The Dollar Milkshake Theory carries several implications for cryptocurrency markets. Let’s explore the most significant ways that this economic hypothesis can affect the digital asset space.

1. The Positive Impact on the Cryptocurrency

  • Hedging: Cryptocurrencies may substitute the dollar in times of global financial strain. Although the Dollar Milkshake Theory assumes the Dollar will be the go-to asset, global investors may opt for decentralized finance because it is less susceptible to financial manipulation. These assets run on smart contracts that are not easy to manipulate, making them a worthy hedging option.
  • Dollar deviation: The Dollar Milkshake Theory shows that several countries will struggle to meet their financial obligations if the dollar value rises significantly. Such scenarios may result in those countries opting to use crypto as a store of value and medium of exchange. The fact that countries like El Salvador have approved Bitcoin as a legal tender emphasizes that it may never be too late to get into crypto.

2. The Negative Impact on the Cryptocurrency

  • Cryptocurrency price decline: The rise of the dollar predicted in the Dollar Milkshake theory can result in the price drop of several cryptocurrencies. This can happen because most crypto assets are traded against the dollar or pegged to it. However, this is a massive speculation because crypto asset prices are affected by other market factors besides the dollar. These include investor sentiment, technological advancement, and adoption. 
  • Reduced demand: According to the Dollar Milkshake theory, investors go for more traditional assets with stable value and neglect other currencies. Crypto, a novel concept, may not attract much investor attention during such crises, resulting in lower demand.

Above are the fundamental impacts of the Dollar Milkshake theory on the cryptocurrency market. If you are looking for deeper thoughts, we recommend you to read the Research paper on Bitcoin of Santiago Capital written by Brent Johnson or spend time on the show Brent Johnson | Milkshakes Markets Madness.

Who is Brent Johnson?

Brent Johnson Image

Brent Johnson is the CEO of Santiago Capital, an influential investment personality, and the proponent of the Dollar Milkshake Theory. Since proposing his theory in 2018, Johnson has been a popular guest speaker at various investment conferences and financial shows. 
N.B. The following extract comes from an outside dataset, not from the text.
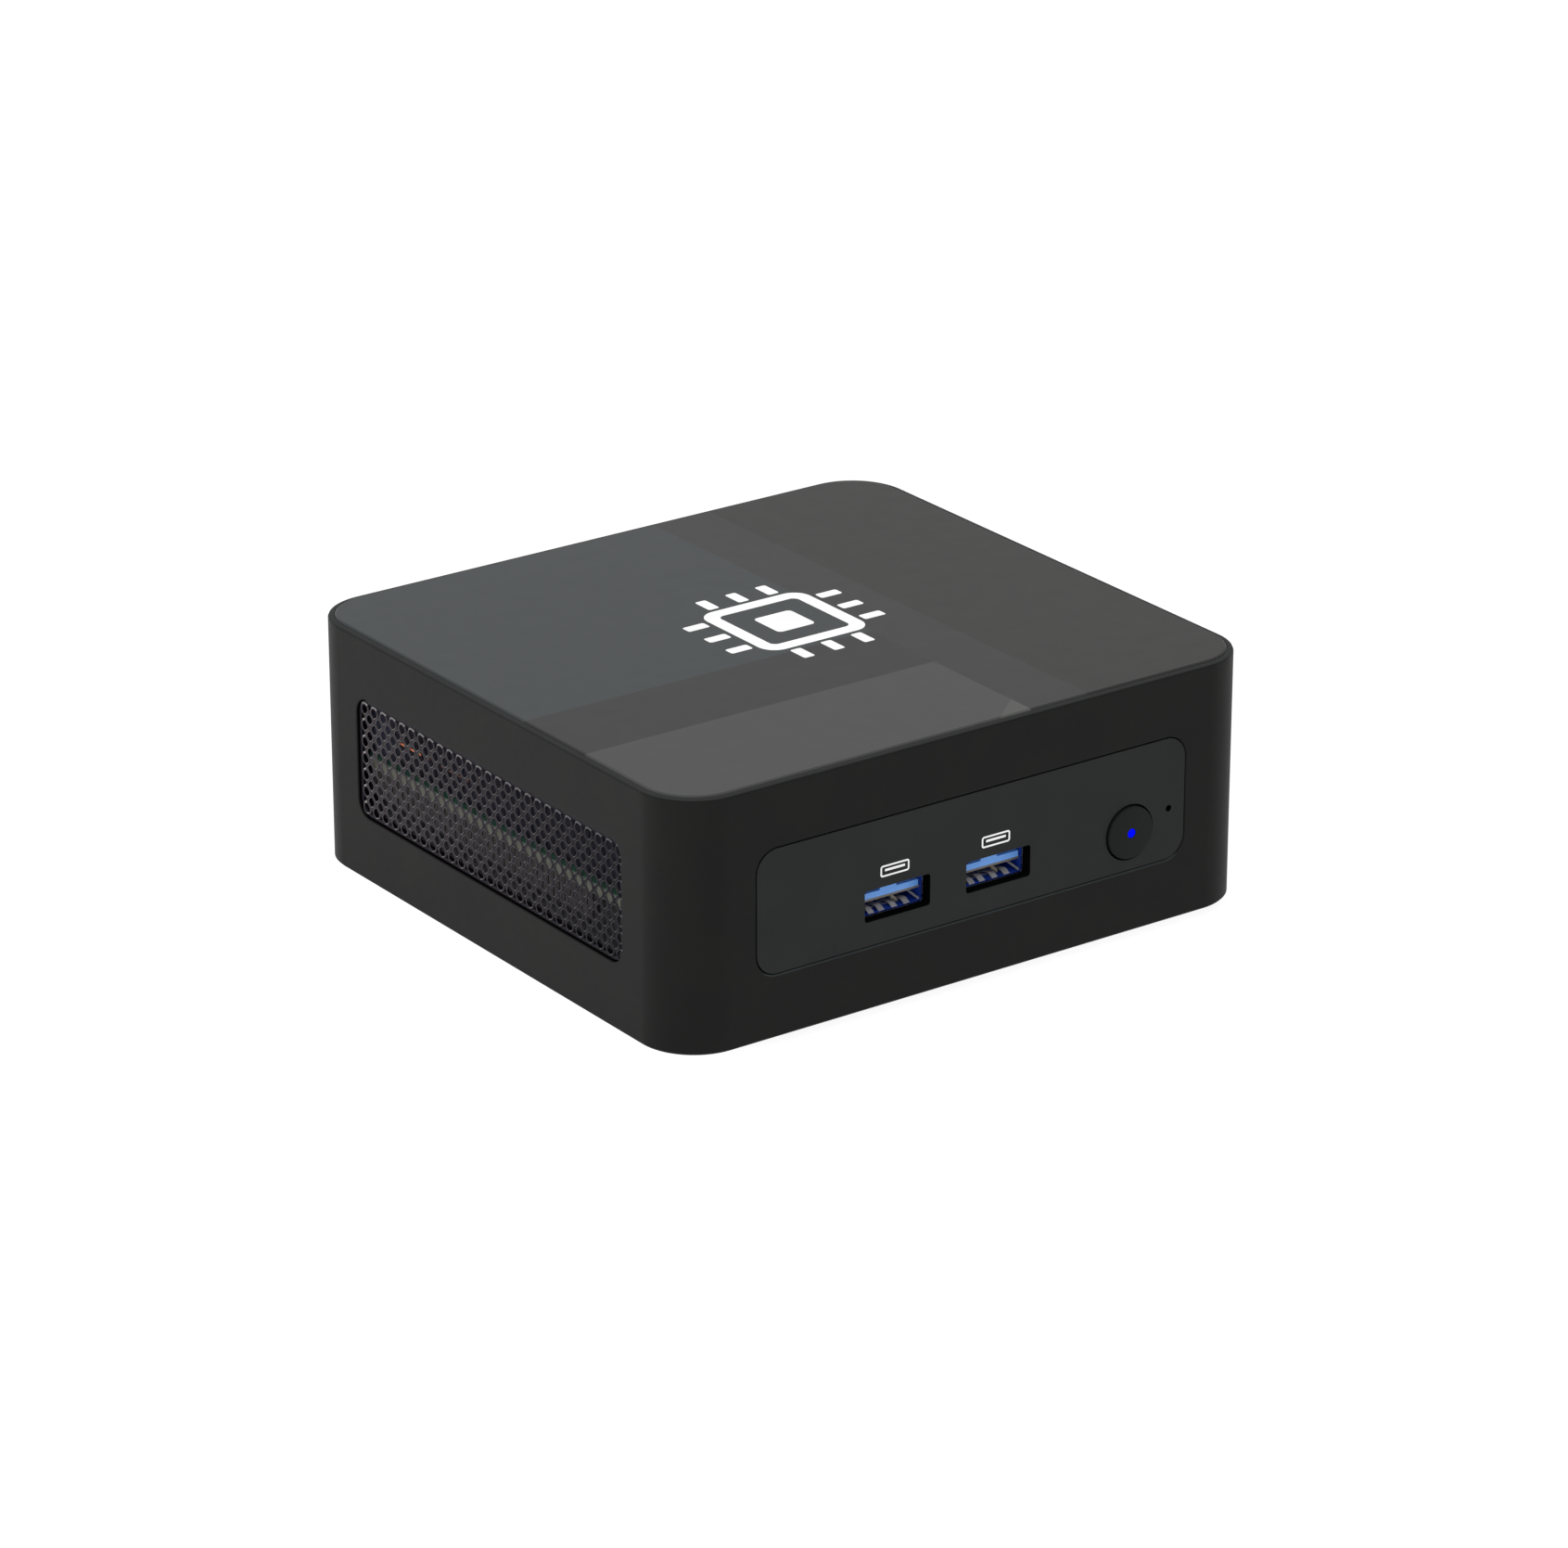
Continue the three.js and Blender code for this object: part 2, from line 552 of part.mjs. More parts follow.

In these settings, he uses his experience as the CEO of a global microeconomic research firm to provide investment advice to institutional and individual investors. His views center around the U.S. dollar and emerging macroeconomic situations worldwide.

Conclusion

The Dollar Milkshake Theory offers a unique perspective on the global currency market and its interaction with the U.S. dollar. The theory argues that global economic instability will increase the value of the U.S. dollar because the Federal Reserve has set monetary policies to ensure the world turns to the dollar when financial markets are unsteady.

While the theory is logical, it is only an economic concept, not a financial guarantee. It is, therefore, essential to evaluate multiple perspectives and consider several factors like dollar apathy or cryptocurrency preference, which may contradict the theory’s principles.